Nth-order Fibonacci sequence in dc

After working on the nearest Fibonacci number problem in dc, I got to thinking about how one might implement other generalized Fibonacci sequences in the language. Nth-order sequences seemed like a fun little challenge, and since I was simply doing it for my own pleasure I went ahead and gave it prompts and user input:

% dc -e '[_nacci? ]n?1-sg[terms? ]n?2-snlgsi[0lid1-si1<Z]dsZx1[dls+ssli:flid1+silg>G]sG[li;flid1-si0<R]sRlgsz[0si0sslGxlgsilRxlslzd1+szln>M]dsMxf'
_nacci? 4
terms? 20

…gives us the first 20 terms of the tetranacci sequence. This interested me because unlike a simple Fibonacci iteration that can be handled on the stack with only rudimentary stack manipulation (dsf+lfr), higher order ‘naccis need summation of more terms. For a defined number, I could simply use registers, but dc does support arrays, so setting the order at runtime is plausible. There’s a bit going on here, so I’m going to start by rattling off all of the registers I use:

The order (so, a g-nacci sequence)
Number of terms to run through
General counter
Array used to temporarily hold the last sequence as it’s being summed
Generalized Fibonacci generating macro
Macro to retrieve previous sequence from f
Zero-seed macro
Counter for iterations (compares to n)
Main macro

Now to break down what’s going on. [_nacci? ]n?1-sg[terms? ]n?2-sn just prompts the user and inputs g and n. We reduce each of these in the process to appease the loops. After doing this, we need to seed the sequence with g-1 zeroes, and one one. lgsi sets counter i to g, and then the macro Z, does nothing but put a zero on the stack and loop: [0lid1-si1<Z]1. dsZx stores the macro and executes it; then 1 pushes the necessary one onto the stack such that we can begin.

[dls+ss]sS is our macro, S, which is a simple summer for register s. It duplicates the top of stack, recalls s, adds the two together, and then writes that back to s. The stack is returned to its original state.

Our next macro, G, has a bit more going on: [dls+ssli:flid1+silg>G]sG. It starts with a simple summer for register s, dls+ss. This duplicates the stack, recalls s, adds them and then overwrites s with the new sum. The stack returns to its original state. The next thing we need to do is move the top of the stack into our holding array, f. We’ll use our counter i as an index, so we load i and then do the array operation, li:f. Every time we do these two things, our summation (the next number in the sequence) nears its next value, and our stack shrinks. The rest of the macro, lid1+sig>G just handles incrementing i and comparing it to our order, g, determining whether or not to continue the loop.

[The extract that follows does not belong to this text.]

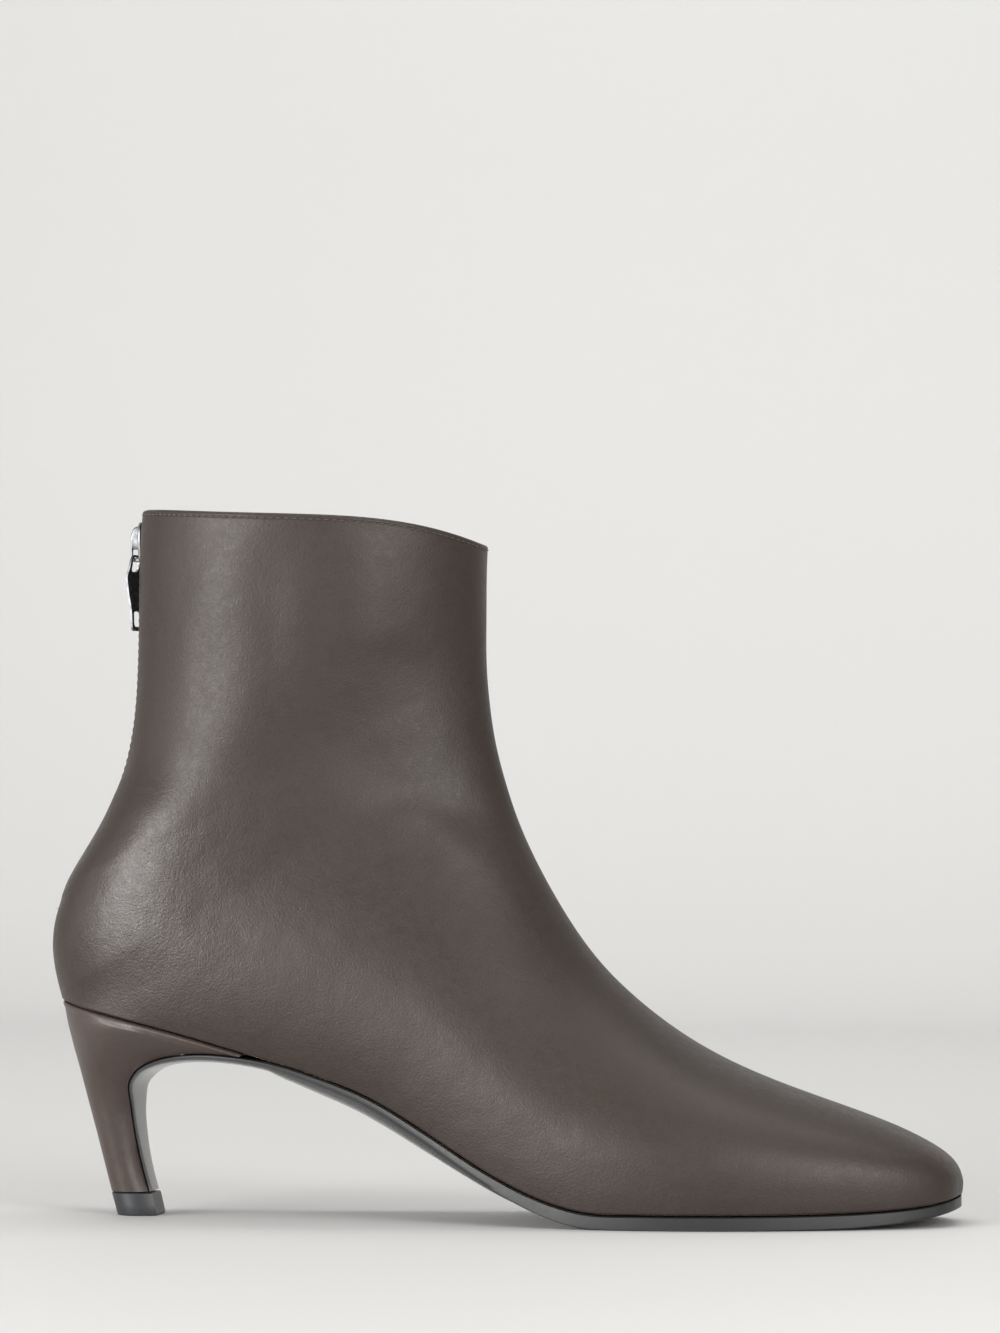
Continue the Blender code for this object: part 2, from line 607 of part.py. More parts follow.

Macro R, [li;flid1-si0<R]sR repopulates the stack from array f. Before calling R, i is set to g, and we use that as our array index to pull from, thus treating the array as a LIFO2. li;f does this, and then the rest of the macro is (surprise, surprise) counter/loop handling.

Before we run macro M, which is our main macro essentially, we set counter z to our order number g, which accounts for the fact that we already have our first few terms in assorted zeroes and a one. M, [0si0sslGxlgsilRxlslzd1+szln>M]dsMx, starts out by resetting counter i and the sum register s to zero: 0si0ss. lGx runs macro G, lgsi sets counter i to our order g, and then lRx runs macro R. ls puts our sum (the new Fibonacci value) at the top of the stack, and then the rest of the thing is counter/loop handling. dsMx saves the macro as M and also sets it running, while our last command, f prints the entire stack.

  1. One might think that since I increment or decrement counter i three times, I could shave off bytes by making a macro of it, but no. lid1-si and its incrementing twin are 7 bytes each, 21 in total. The generalized macro [li+dsi]sI is 10 bytes, and then we need to call it with an increment or decrement instruction, _1lIx twice (10 bytes) and 1lIx once (4 bytes). That’s 24 bytes. If we don’t generalize it, and just write a macro for the two decrements, we’re still at 24. ↩︎
  2. Which makes me think… could I have just used another stack for this? Yes, yes I could have – replacing li: and li; with S and L respectively works a treat. Oops. ↩︎